begin Data supplied

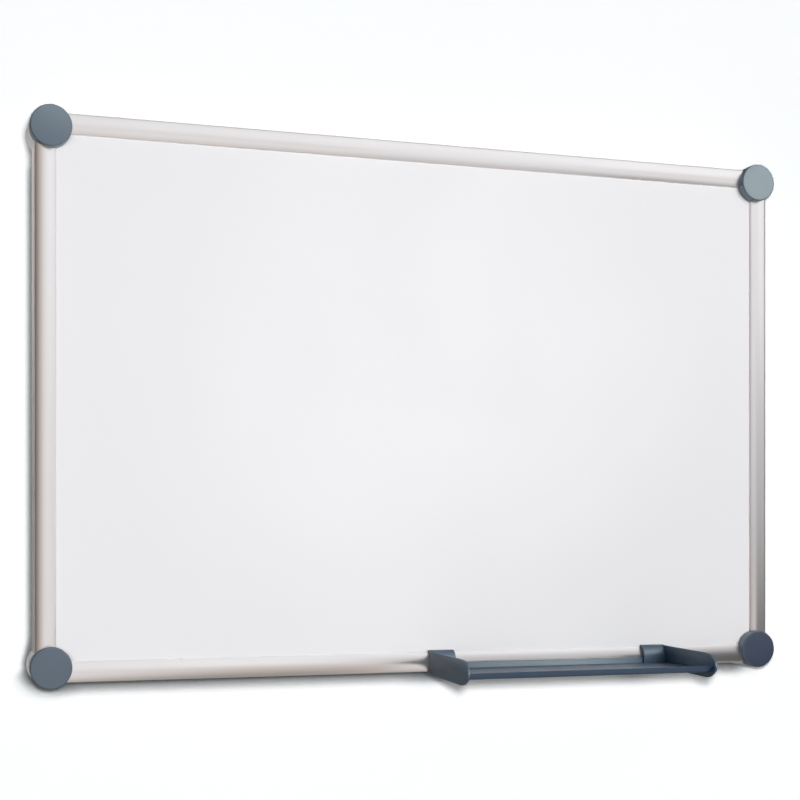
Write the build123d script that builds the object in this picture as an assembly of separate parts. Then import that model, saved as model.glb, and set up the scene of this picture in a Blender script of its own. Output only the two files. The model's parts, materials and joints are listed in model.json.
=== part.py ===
from build123d import *
import os
from math import sqrt

# Wall-mounted whiteboard with a round cap on each corner and a sliding pen tray.
# X runs along the board, +Z is up, the wall is the plane Y = 0 and the front faces -Y.
# The origin is the middle of the four wall screws. "off" is a distance from the wall.

# Board and rails
board_width = 880.0
board_height = 600.0
rail_face = 22.0
rail_depth = 40.0
rail_crown = 4.0
rail_wall = 1.6
rail_stand_off = 5.0
rail_round = 1.6
lip_height = 1.5
lip_round = 0.5

# Writing panel
sheet_thick = 0.5
core_thick = 10.0
back_thick = 0.5
panel_grip = 8.5
panel_play = 0.1

# Corner caps
cap_inset = 16.5
cap_overhang = 5.5
cap_rise = 7.0
cap_skirt = 15.0
cap_wall = 1.8
cap_plate = 2.2
cap_dome = 0.6
cap_rim = 1.4
cap_fit = 0.3
post_radius = 2.2
post_length = 11.0
post_ring_share = 0.56

# Corner bases with their tongues
rail_under_cap = 9.0
rail_end_play = 0.2
tongue_length = 40.0
tongue_root = 4.5
tongue_depth = 24.0
tongue_play = 0.15

# Wall screw seats and frame screws
wall_hole_radius = 2.75
wall_seat_thick = 6.0
wall_seat_radius = 6.0
washer_thick = 1.2
screw_radius = 1.9
screw_head_radius = 3.3
screw_length = 11.0
screw_place_share = 0.55

# Pen tray: end plates
tray_length = 299.0
tray_middle = 149.0
tray_fit = 0.3
plate_thick = 2.5
plate_reach = 124.5
plate_top_rear = 7.2
plate_top_front = 5.9
plate_bottom_front = 21.9
nose_drop = 7.9
nose_top_back = 16.2
nose_bottom_back = 18.2
nose_top_round = 24.0
nose_tip_round = 8.5
nose_bottom_round = 24.0

# Pen tray: clips
clip_length = 30.0
clip_top = 7.8
clip_thick = 5.0
clip_top_thick = 3.0
clip_bulge_share = 0.2
web_thick = 2.2
hook_thick = 1.7
hook_overlap = 5.5
pad_thick = 1.5

# Pen tray: trough
trough_wall = 2.4
trough_floor = 12.8
trough_back_top = 6.4
trough_round = 8.0
lip_top = 7.4
lip_set_back = 9.0
lip_lean = 6.5
ledge_length = 20.0
ledge_thick = 1.8
ledge_reach = 68.0

# One overrun serves every cut that has to pass right through
overrun = 2.0

# Rail section: "side" is measured outwards from the line through the cap centres
cap_x = board_width / 2 - cap_inset
cap_z = board_height / 2 - cap_inset
cap_radius = cap_inset + cap_overhang
side_in = cap_inset - rail_face
side_out = cap_inset
side_middle = (side_in + side_out) / 2
crown_radius = ((rail_face / 2) ** 2 + rail_crown ** 2) / (2 * rail_crown)
crest_off = rail_stand_off + rail_depth
crown_centre_off = crest_off - crown_radius
crown_edge_off = crest_off - rail_crown
channel_front_off = crown_edge_off - lip_height

# Writing panel in the rails' channels
sheet_front_off = channel_front_off - panel_play
sheet_back_off = sheet_front_off - sheet_thick
core_back_off = sheet_back_off - core_thick
panel_back_off = core_back_off - back_thick
channel_back_off = panel_back_off - panel_play
channel_floor = side_in + panel_grip + panel_play
chamber_in = channel_floor + rail_wall
chamber_out = side_out - rail_wall
chamber_low_off = rail_stand_off + rail_wall

# Corner bases and caps
rail_end = cap_radius - rail_under_cap
core_radius = cap_radius - cap_wall - cap_fit
notch_radius = core_radius + cap_fit
cap_front_off = crest_off + cap_rise
cap_skirt_off = cap_front_off - cap_skirt
flange_front_off = cap_skirt_off - cap_fit
plate_back_off = cap_front_off - cap_dome - cap_plate
core_front_off = plate_back_off - cap_fit
post_place = core_radius * post_ring_share / sqrt(2)
screw_side = (chamber_in + chamber_out) / 2
screw_along = rail_end + tongue_length * screw_place_share

# Pen tray: "height" is measured up from the line through the bottom cap centres
tray_left = tray_middle - tray_length / 2
tray_right = tray_middle + tray_length / 2
tray_rear_off = sheet_front_off + tray_fit
tray_nose_off = tray_rear_off + plate_reach
web_rear_off = crest_off + tray_fit
web_front_off = web_rear_off + web_thick
clip_front_off = web_rear_off + clip_thick
leg_top = -(side_out + tray_fit)
leg_bottom = leg_top - web_thick
pad_front_off = rail_stand_off - tray_fit
hook_front_off = pad_front_off - pad_thick
hook_rear_off = hook_front_off - hook_thick


def crown_off(side, grow=0.0):
    # Distance from the wall of the rounded rail front, grown outwards
    radius = crown_radius + grow
    return crown_centre_off + sqrt(max(radius ** 2 - (side - side_middle) ** 2, 0.0))


def outline(points):
    return make_face(Polyline(*points, close=True))


def rounded_outline(points, rounds):
    # An outline whose listed corners are rounded
    face = outline(points)
    for index, radius in rounds:
        vertex = face.vertices().sort_by_distance((*points[index], 0))[0]
        face = fillet(vertex, radius)
    return face


def crowned_outline(low, high, low_off, grow):
    # A straight back and sides under the rounded front, seen along a rail
    middle = (low + high) / 2
    start = (low, crown_off(low, grow))
    top = (middle, crown_off(middle, grow))
    end = (high, crown_off(high, grow))
    edges = [
        Line((low, low_off), start),
        ThreePointArc(start, top, end),
        Line(end, (high, low_off)),
        Line((high, low_off), (low, low_off)),
    ]
    return make_face(Wire(edges))


def rail_envelope(grow, low_off):
    # The space that a rail fills, grown by a clearance
    return crowned_outline(side_in - grow, side_out + grow, low_off, grow)


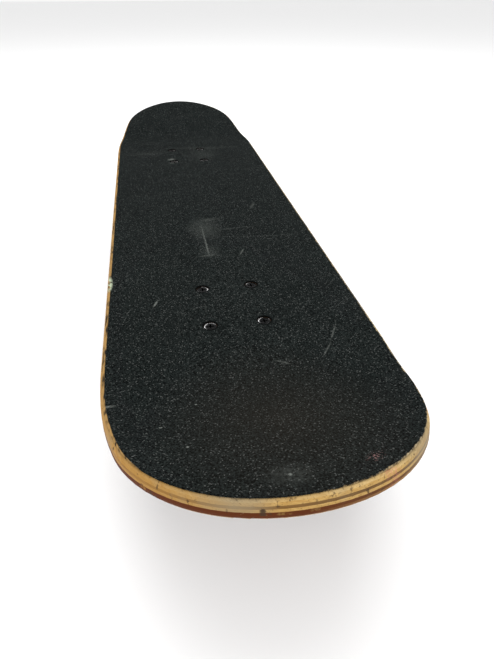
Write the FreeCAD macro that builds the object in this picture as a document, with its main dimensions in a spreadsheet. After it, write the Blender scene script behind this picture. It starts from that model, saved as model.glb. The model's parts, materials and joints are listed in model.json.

end Data supplied

Your task is to repeat the data exactly; please include every line.

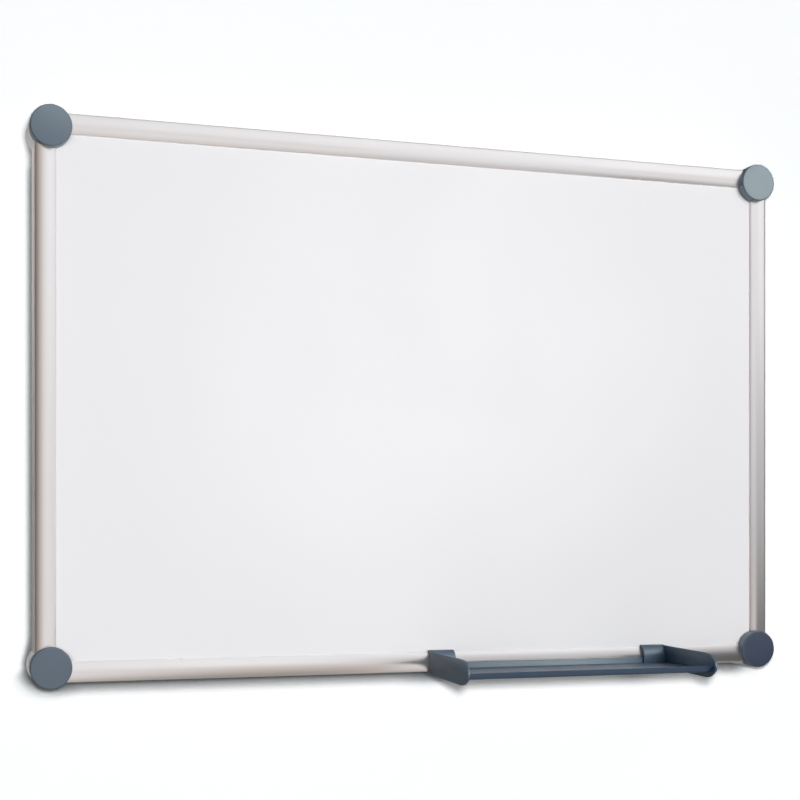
Write the build123d script that builds the object in this picture as an assembly of separate parts. Then import that model, saved as model.glb, and set up the scene of this picture in a Blender script of its own. Output only the two files. The model's parts, materials and joints are listed in model.json.
=== part.py ===
from build123d import *
import os
from math import sqrt

# Wall-mounted whiteboard with a round cap on each corner and a sliding pen tray.
# X runs along the board, +Z is up, the wall is the plane Y = 0 and the front faces -Y.
# The origin is the middle of the four wall screws. "off" is a distance from the wall.

# Board and rails
board_width = 880.0
board_height = 600.0
rail_face = 22.0
rail_depth = 40.0
rail_crown = 4.0
rail_wall = 1.6
rail_stand_off = 5.0
rail_round = 1.6
lip_height = 1.5
lip_round = 0.5

# Writing panel
sheet_thick = 0.5
core_thick = 10.0
back_thick = 0.5
panel_grip = 8.5
panel_play = 0.1

# Corner caps
cap_inset = 16.5
cap_overhang = 5.5
cap_rise = 7.0
cap_skirt = 15.0
cap_wall = 1.8
cap_plate = 2.2
cap_dome = 0.6
cap_rim = 1.4
cap_fit = 0.3
post_radius = 2.2
post_length = 11.0
post_ring_share = 0.56

# Corner bases with their tongues
rail_under_cap = 9.0
rail_end_play = 0.2
tongue_length = 40.0
tongue_root = 4.5
tongue_depth = 24.0
tongue_play = 0.15

# Wall screw seats and frame screws
wall_hole_radius = 2.75
wall_seat_thick = 6.0
wall_seat_radius = 6.0
washer_thick = 1.2
screw_radius = 1.9
screw_head_radius = 3.3
screw_length = 11.0
screw_place_share = 0.55

# Pen tray: end plates
tray_length = 299.0
tray_middle = 149.0
tray_fit = 0.3
plate_thick = 2.5
plate_reach = 124.5
plate_top_rear = 7.2
plate_top_front = 5.9
plate_bottom_front = 21.9
nose_drop = 7.9
nose_top_back = 16.2
nose_bottom_back = 18.2
nose_top_round = 24.0
nose_tip_round = 8.5
nose_bottom_round = 24.0

# Pen tray: clips
clip_length = 30.0
clip_top = 7.8
clip_thick = 5.0
clip_top_thick = 3.0
clip_bulge_share = 0.2
web_thick = 2.2
hook_thick = 1.7
hook_overlap = 5.5
pad_thick = 1.5

# Pen tray: trough
trough_wall = 2.4
trough_floor = 12.8
trough_back_top = 6.4
trough_round = 8.0
lip_top = 7.4
lip_set_back = 9.0
lip_lean = 6.5
ledge_length = 20.0
ledge_thick = 1.8
ledge_reach = 68.0

# One overrun serves every cut that has to pass right through
overrun = 2.0

# Rail section: "side" is measured outwards from the line through the cap centres
cap_x = board_width / 2 - cap_inset
cap_z = board_height / 2 - cap_inset
cap_radius = cap_inset + cap_overhang
side_in = cap_inset - rail_face
side_out = cap_inset
side_middle = (side_in + side_out) / 2
crown_radius = ((rail_face / 2) ** 2 + rail_crown ** 2) / (2 * rail_crown)
crest_off = rail_stand_off + rail_depth
crown_centre_off = crest_off - crown_radius
crown_edge_off = crest_off - rail_crown
channel_front_off = crown_edge_off - lip_height

# Writing panel in the rails' channels
sheet_front_off = channel_front_off - panel_play
sheet_back_off = sheet_front_off - sheet_thick
core_back_off = sheet_back_off - core_thick
panel_back_off = core_back_off - back_thick
channel_back_off = panel_back_off - panel_play
channel_floor = side_in + panel_grip + panel_play
chamber_in = channel_floor + rail_wall
chamber_out = side_out - rail_wall
chamber_low_off = rail_stand_off + rail_wall

# Corner bases and caps
rail_end = cap_radius - rail_under_cap
core_radius = cap_radius - cap_wall - cap_fit
notch_radius = core_radius + cap_fit
cap_front_off = crest_off + cap_rise
cap_skirt_off = cap_front_off - cap_skirt
flange_front_off = cap_skirt_off - cap_fit
plate_back_off = cap_front_off - cap_dome - cap_plate
core_front_off = plate_back_off - cap_fit
post_place = core_radius * post_ring_share / sqrt(2)
screw_side = (chamber_in + chamber_out) / 2
screw_along = rail_end + tongue_length * screw_place_share

# Pen tray: "height" is measured up from the line through the bottom cap centres
tray_left = tray_middle - tray_length / 2
tray_right = tray_middle + tray_length / 2
tray_rear_off = sheet_front_off + tray_fit
tray_nose_off = tray_rear_off + plate_reach
web_rear_off = crest_off + tray_fit
web_front_off = web_rear_off + web_thick
clip_front_off = web_rear_off + clip_thick
leg_top = -(side_out + tray_fit)
leg_bottom = leg_top - web_thick
pad_front_off = rail_stand_off - tray_fit
hook_front_off = pad_front_off - pad_thick
hook_rear_off = hook_front_off - hook_thick


def crown_off(side, grow=0.0):
    # Distance from the wall of the rounded rail front, grown outwards
    radius = crown_radius + grow
    return crown_centre_off + sqrt(max(radius ** 2 - (side - side_middle) ** 2, 0.0))


def outline(points):
    return make_face(Polyline(*points, close=True))


def rounded_outline(points, rounds):
    # An outline whose listed corners are rounded
    face = outline(points)
    for index, radius in rounds:
        vertex = face.vertices().sort_by_distance((*points[index], 0))[0]
        face = fillet(vertex, radius)
    return face


def crowned_outline(low, high, low_off, grow):
    # A straight back and sides under the rounded front, seen along a rail
    middle = (low + high) / 2
    start = (low, crown_off(low, grow))
    top = (middle, crown_off(middle, grow))
    end = (high, crown_off(high, grow))
    edges = [
        Line((low, low_off), start),
        ThreePointArc(start, top, end),
        Line(end, (high, low_off)),
        Line((high, low_off), (low, low_off)),
    ]
    return make_face(Wire(edges))


def rail_envelope(grow, low_off):
    # The space that a rail fills, grown by a clearance
    return crowned_outline(side_in - grow, side_out + grow, low_off, grow)


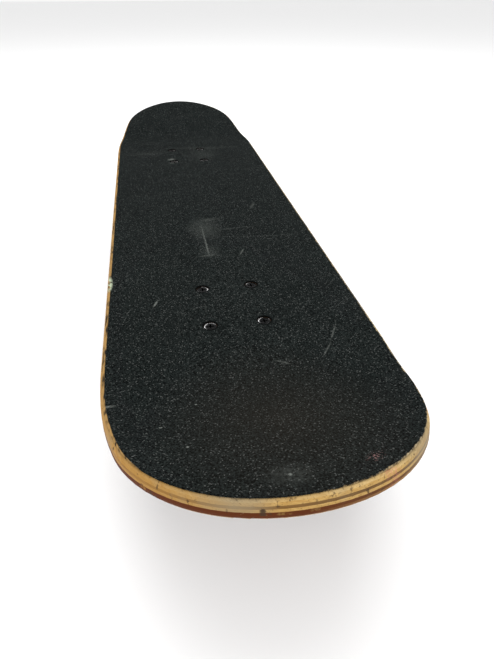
Write the FreeCAD macro that builds the object in this picture as a document, with its main dimensions in a spreadsheet. After it, write the Blender scene script behind this picture. It starts from that model, saved as model.glb. The model's parts, materials and joints are listed in model.json.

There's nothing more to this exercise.